The vice of the majority opinion is that by the circumscribed meaning" placed upon the word “affairs,” the operation of the provision of the constitution restricting the passage of local laws regulating the affairs of communities is unduly limited. If the majority view is adhered to, in my judgment it will tend to fritter away that most important provision and lead to future abuses. The fact that the enforcement of the provisions of an act is committed to state officers should not be given any controlling effect in deciding whether or not it deals with municipal affairs within the meaning of the constitution or the classification act. The act of 1895 gives several headings under which cities are therein classified for the purposes of legislation, of which the first is, “regulating their municipal affairs,” then, “the exercise of certain corporate powers,” and next, “having respect to the number, character, powers and duties of certain officers thereof.” The first takes in all matters such as we have before defined as comprehended within the term, “affairs,” while the others cover what may be strictly termed “governmental matters,” to be worked out through of*387ficials of the communities. If the general assembly sees fit to legislate on a subject which would fall strictly within the term “municipal affairs,” the fact that it puts the enforcement of the law in the hands of state officers will not change the character of the act.
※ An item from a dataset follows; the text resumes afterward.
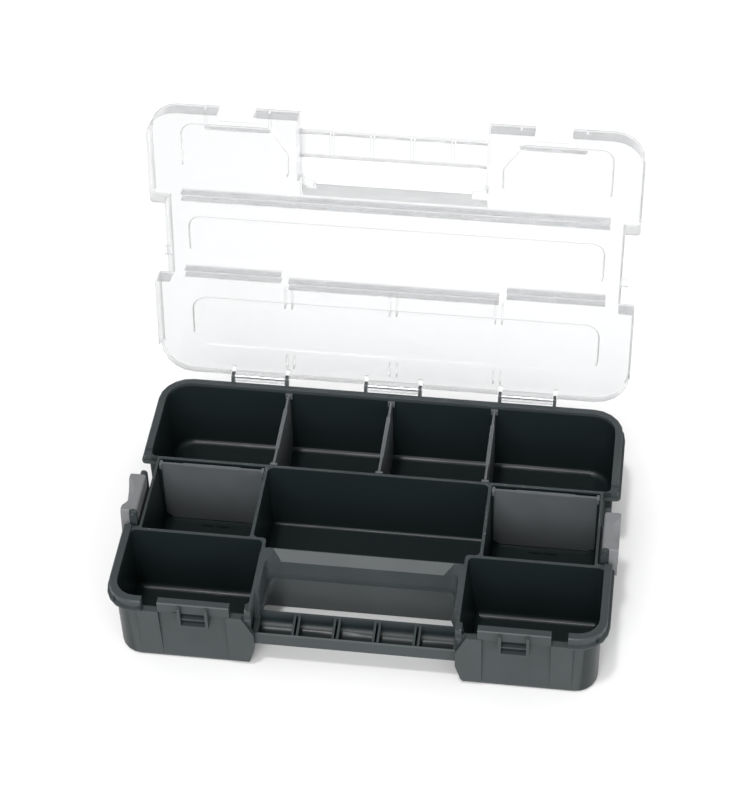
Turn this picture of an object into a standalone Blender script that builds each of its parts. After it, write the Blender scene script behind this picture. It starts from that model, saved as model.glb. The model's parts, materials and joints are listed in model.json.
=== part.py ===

It still remains one regulating the affairs of communities and subject to the restraint against local legislation, unless saved by classification. If this be not so, then, notwithstanding the prohibition in our organic law, the home affairs of each community can be interfered with by purely local acts to be' administered by state officers. This is the end to which the reasoning of the majority leads, and it is one of the very evils thought to have been abolished by the constitution.
In the respects indicated I cannot agree with the majority, but, for the reasons stated in this opinion, I join in the final order affirming the decree of the court below.
Mb. Justice Stewart joins in the above concurring opinion.